Общий вывод, общая коллективная позиция уже невозможны. А. Немзер констатирует «растерянность и вялость» только что напечатанного в «Волге» (№ 3–4) «Накануне накануне» Евгения Попова, одного из первых римейков не советской, но русской классики. В. Шохина — за тем же «круглым столом» в «ЛГ» — хвалит роман Михаила Шишкина «Всех ожидает одна ночь» («Знамя», № 7–8), реконструирующий с несомненным стилизаторским блеском недостающий в цени великих классический роман XIX века; П. Басинский уповает на безликое эпигонство («Образцы русского реализма слишком известны и слишком высоки, чтобы писатель, ступивший на эту стезю, имел право гордиться своей самостью») и в статье «Убогие таланты» презрительно клеймит этим самым наименованием В. Пелевина и В. Шарова, Д. Галковского и Вл. Сорокина, противопоставляя им всем А. Варламова («пишет, словно молится» — встречали ль вы столь неожиданное литературно-критическое сравнение?)…
И тем не менее вся эта бурная разноголосица критиков парадоксально свидетельствует и о том (прежде всего), что самих-то текстов, новых, ставящих в тупик, вызывающих радость или гнев, предостаточно. Кстати, этому осознанию существования, плодоношения литературы поспособствовала, безусловно, премия Букера. По крайней мере, около сорока номинаторов выискали те произведения, которые выдвинули на премию, а жюри (его в 1993 году возглавил Лев Аннинский) номинированные романы внимательно прочитало. «"У нас нет литературы!" Таков был общий глас еще полтора-два года назад. После Букера-92… вдруг прояснилось: литература у нас все-таки есть. Точнее — есть проза, и она <…> все прибывает и прибывает» (Алла Марченко. «А ну как останемся с носом?» «Новый мир», № 11).
Игра не по правилам: 1994
«…Дальше ты идешь один», — так начинает Игорь Клех свое повествование «Зимания. Герма» («Новый мир», № 11).
Фраза, смысл которой можно распространить на литературный пейзаж, характерной чертой которого является резко выраженное новое групповое сознание.

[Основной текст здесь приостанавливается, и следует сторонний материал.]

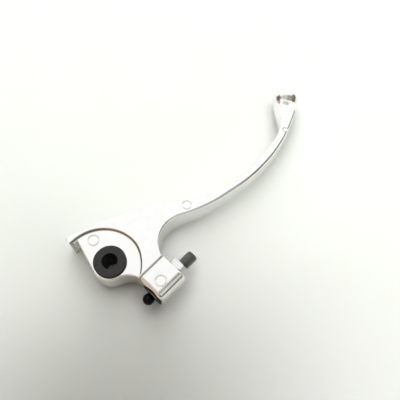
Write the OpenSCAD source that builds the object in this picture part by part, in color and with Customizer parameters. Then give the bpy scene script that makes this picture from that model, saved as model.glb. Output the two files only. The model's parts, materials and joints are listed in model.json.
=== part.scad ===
// Motorcycle brake lever: a cast aluminium lever with a bushed pivot eye and a threaded
// boss that carries an adjuster screw, its lock nut and a thin washer.
// The origin is the middle of the pivot bore, +Z runs along the pivot, and the adjuster
// lies parallel to X. The lever is the same above and below its middle plane, z = 0.

/* [Blade] */
// Distance along X from the pivot to the middle of the ball end
reach = 176.3; // [165:0.1:195]
// Distance along Y from the pivot to the middle of the ball end
ball_y = 3.8; // [2:0.1:6]
// Diameter of the ball end
ball_d = 19.5; // [16:0.1:22]
// How far the lowest point of the bow lies in front of the pivot
bow_depth = 20.2; // [18:0.1:23]
// Thickness of the blade, front to back
blade_t = 5.9; // [5:0.1:8]
// Height of the blade between its flat sides
blade_h = 13.5; // [11:0.1:17]
// Radius of the blade's long edges
blade_edge_r = 1.9; // [1:0.1:2.4]

/* [Body] */
// Height of the body beside the recess
body_h = 18.6; // [17:0.1:22]
// Radius of the body's outer edges
body_edge_r = 1.1; // [0.6:0.1:1.5]
// Depth of the recess round the eye, on each side
recess_depth = 1.75; // [1:0.05:2.5]
// Radius of the arc that bounds the recess
recess_r = 25.9; // [24:0.1:27]
// Radius of the fillet at the foot of the recess wall
recess_fillet = 1.2; // [0.4:0.1:1.5]
// How far the nub at the back of the body reaches past the pivot
nub_reach = 9.6; // [8:0.1:11]
// Radius of the throat between the boss and the blade
throat_r = 18.9; // [16:0.1:20]

/* [Pivot] */
// Outer radius of the eye
eye_r = 11.3; // [10.6:0.1:13]
// Diameter of the bore in each bush
pivot_d = 9.2; // [6:0.1:10]
// Wall of each bush inside the eye
bush_wall = 1.5; // [1:0.1:2]
// Diameter of each bush flange
flange_d = 20; // [17:0.1:21]
// Thickness of each bush flange
flange_t = 2; // [1.5:0.1:2.5]

/* [Adjuster] */
// Distance from the pivot axis to the adjuster's axis
adjuster_offset = 31.3; // [30:0.1:34]
// Outer diameter of the adjuster's thread
thread_d = 8; // [6:0.1:8.4]
// Length of the adjuster from nose tip to end
adjuster_length = 41.7; // [38:0.1:50]
// Diameter of the round nose
nose_d = 7.2; // [5:0.1:7.4]
// Radial clearance between the thread and what it runs in
thread_clearance = 0.05; // [0.03:0.01:0.09]
// Length of the boss along the adjuster
boss_length = 20.1; // [17:0.1:22]
// Height of the boss
boss_h = 17.4; // [15:0.1:18]
// How far the boss reaches past the adjuster's axis
boss_reach = 8; // [7:0.1:9]
// Radius of the boss's long outer edges
boss_edge_r = 5; // [3:0.1:6]
// Thickness of the lock nut
nut_t = 4.5; // [3:0.1:6.5]
// Width of the lock nut across its flats
nut_af = 14; // [12:0.1:15]
// Diameter of the washer at the nose end
washer_d = 15.3; // [13:0.1:16.5]
// Thickness of the washer
washer_t = 0.5; // [0.5:0.1:1.5]

/* [Hidden] */
$fn = 64;
eps = 0.01;

// Body and blade
half_body = body_h / 2;
half_tongue = half_body - recess_depth;
recess_c = [-6.8, 0.7];
boss_line = -20.7;
cut_slope = 2.6; // of the front edge where the recess takes it away
rib_w = 1.5;
boss_x0 = 4.9;
boss_x1 = boss_x0 + boss_length;
throat_in = 1.8;
throat_c = [boss_x1 - throat_in + throat_r, -25.8];
ball_r = ball_d / 2;
flare_x = reach - 24;
flare_bulge = 0.9;
blade_start = [82, -16.1];
blade_end = [flare_x, ball_y - 17.5];
back_slope = -0.368;
back_start = 30.5;
nub_r = 2.5;
corner_steps = 4;

// Tongue, eye and bushes
tongue_top = [-4.6, 27.3];
tongue_a = atan2(tongue_top.y, tongue_top.x) + acos(eye_r / norm(tongue_top));
notch_r = 12;
notch_end = [boss_x0, boss_line + rib_w + 0.2];
notch_a = atan2(notch_end.y, notch_end.x) - acos((pow(eye_r + notch_r, 2) + pow(norm(notch_end), 2)
    - notch_r * notch_r) / (2 * (eye_r + notch_r) * norm(notch_end)));
notch_c = (eye_r + notch_r) * [cos(notch_a), sin(notch_a)];
fillet_a0 = asin((boss_line + rib_w - recess_c.y) / recess_r);
fillet_a1 = 88;
barrel_r = pivot_d / 2 + bush_wall;
flange_edge = 0.3;

// Boss, adjuster, nut and washer
boss_end_r = 1.5;
run_r = thread_d / 2 + thread_clearance;
nose_x = -2.3;
neck_r = thread_d / 2 - 1.2;
thread_start = boss_x0 - washer_t - nose_x - 0.9;
thread_chamfer = 0.8;
socket_af = thread_d / 2;
socket_depth = 5;
nut_turn = 20;
nut_chamfer = 0.6;

// The bow is the arc through both ends of the blade's middle that touches y = -bow_depth
bow_rise = [blade_start.y + bow_depth, blade_end.y + bow_depth];
bow_span = blade_end.x - blade_start.x;
bow_b = 2 * bow_span / bow_rise[1];
bow_q = bow_span * bow_span / bow_rise[1] + bow_rise[1] - bow_rise[0];
bow_in = 2 * bow_q / (bow_b + sqrt(bow_b * bow_b + 4 * (1 / bow_rise[0] - 1 / bow_rise[1]) * bow_q));
bow_r = (bow_in * bow_in / bow_rise[0] + bow_rise[0]) / 2;
bow_c = [blade_start.x + bow_in, bow_r - bow_depth];

// Middle of the blade at x, and half its thickness measured along Y
function bow_y(x) = bow_c.y - sqrt(bow_r * bow_r - pow(x - bow_c.x, 2));
function bow_slope(x) = (x - bow_c.x) / (bow_c.y - bow_y(x));
function half_t(x) = blade_t / 2 * sqrt(1 + pow(bow_slope(x), 2));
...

1993-й провел разграничительную линию: среди тех писателей, кто активно поддержал действия власти против Руцкого и Хасбулатова, почти не было молодых. Молодые брезгливо отстранились от политики, пахнувшей не только цинизмом, но и кровью. Накануне чеченской войны этот запах распространялся довольно отчетливо. Новых сторонников власть не приобрела — теряла прежних.